Classification of Animal Sounds in a Hyperdiverse Rainforest Using Convolutional Neural Networks (309921)

Zuzana Burivalova, University of Wisconsin-Madison 
Tatiana Midori Maeda, University of Wisconsin-Madison 
Daniel Pimentel-Alarcon, University of Wisconsin-Madison 
Claudia Solis-Lemus, University of Wisconsin-Madison 
*Yuren Sun, University of Wisconsin-Madison 

Keywords: Convolutional Neural Network, Animal Classification, Rainforest, Soundscapes, Data Augmentation, Conservation

Biodiversity is an integral and irreplaceable part of rainforest ecosystems. In order to protect tropical forest biodiversity, we need to be able to detect it reliably, cheaply, and at large scales.
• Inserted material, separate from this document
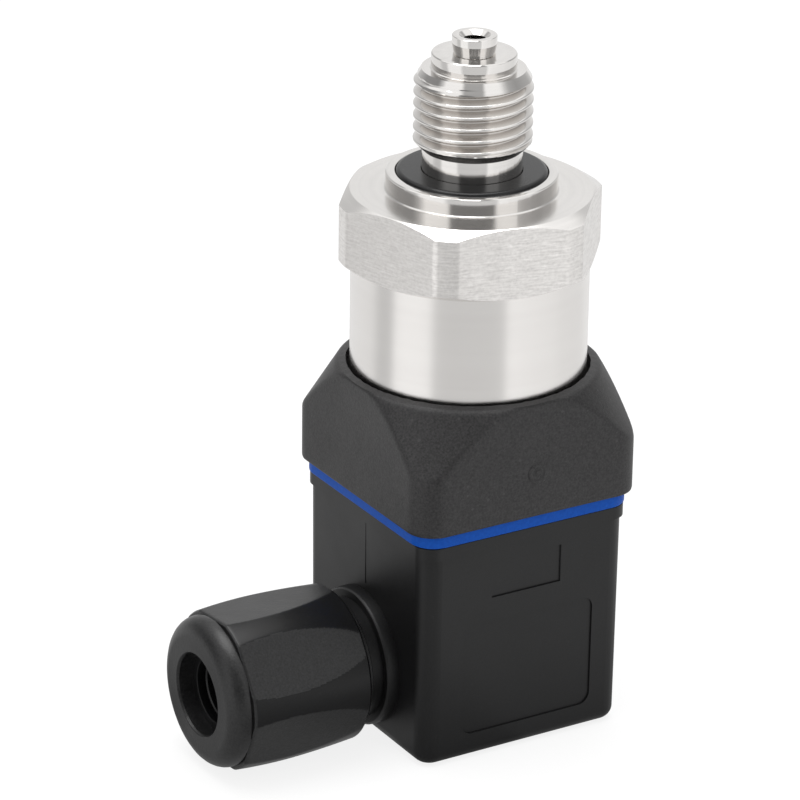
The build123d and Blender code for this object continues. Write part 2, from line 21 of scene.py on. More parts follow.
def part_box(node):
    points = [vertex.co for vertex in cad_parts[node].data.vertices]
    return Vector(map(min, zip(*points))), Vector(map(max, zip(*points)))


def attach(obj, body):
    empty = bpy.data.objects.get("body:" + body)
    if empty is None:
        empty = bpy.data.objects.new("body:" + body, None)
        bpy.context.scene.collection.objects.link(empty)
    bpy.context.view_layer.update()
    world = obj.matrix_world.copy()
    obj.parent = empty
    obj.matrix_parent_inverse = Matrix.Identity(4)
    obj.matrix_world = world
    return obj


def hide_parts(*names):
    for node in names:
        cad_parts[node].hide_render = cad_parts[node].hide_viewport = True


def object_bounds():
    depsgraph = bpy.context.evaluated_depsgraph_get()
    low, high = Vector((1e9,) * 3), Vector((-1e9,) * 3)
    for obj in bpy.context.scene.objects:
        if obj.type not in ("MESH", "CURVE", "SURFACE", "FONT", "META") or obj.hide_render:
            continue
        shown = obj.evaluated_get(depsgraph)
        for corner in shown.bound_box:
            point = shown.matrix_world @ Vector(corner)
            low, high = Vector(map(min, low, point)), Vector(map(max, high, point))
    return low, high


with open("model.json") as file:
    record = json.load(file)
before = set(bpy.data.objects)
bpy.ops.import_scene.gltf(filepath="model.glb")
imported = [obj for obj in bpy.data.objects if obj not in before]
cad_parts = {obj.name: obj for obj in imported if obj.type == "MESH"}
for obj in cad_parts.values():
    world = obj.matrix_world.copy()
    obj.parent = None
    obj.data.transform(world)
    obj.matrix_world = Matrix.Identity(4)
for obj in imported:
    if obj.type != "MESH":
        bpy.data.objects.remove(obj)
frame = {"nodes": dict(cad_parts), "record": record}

Automated species detection from passively recorded soundscapes is a promising technique to do so, but it is constrained by the necessity of large training data sets. We sampled soundscapes ranging from 1 day to 1 year from about 100 sites in the rainforests of Borneo and labeled around 3700 instances of about 440 ‘sonotypes’ (unique animal vocalizations). We investigated the minimum viable training data set size, and the extent to which data augmentation can overcome the issues of small training data sets when using a Convolutional Neural Network (CNN) with the spectrograms. We found that even relatively high sample sizes (>100 per call type) lead to mediocre accuracy, which however improves significantly with data augmentation, including at extremely small sample sizes. Our results suggest that data augmentation can make the use of CNNs as means to classify species' vocalization feasible for individual eco-acoustic projects with many rare species.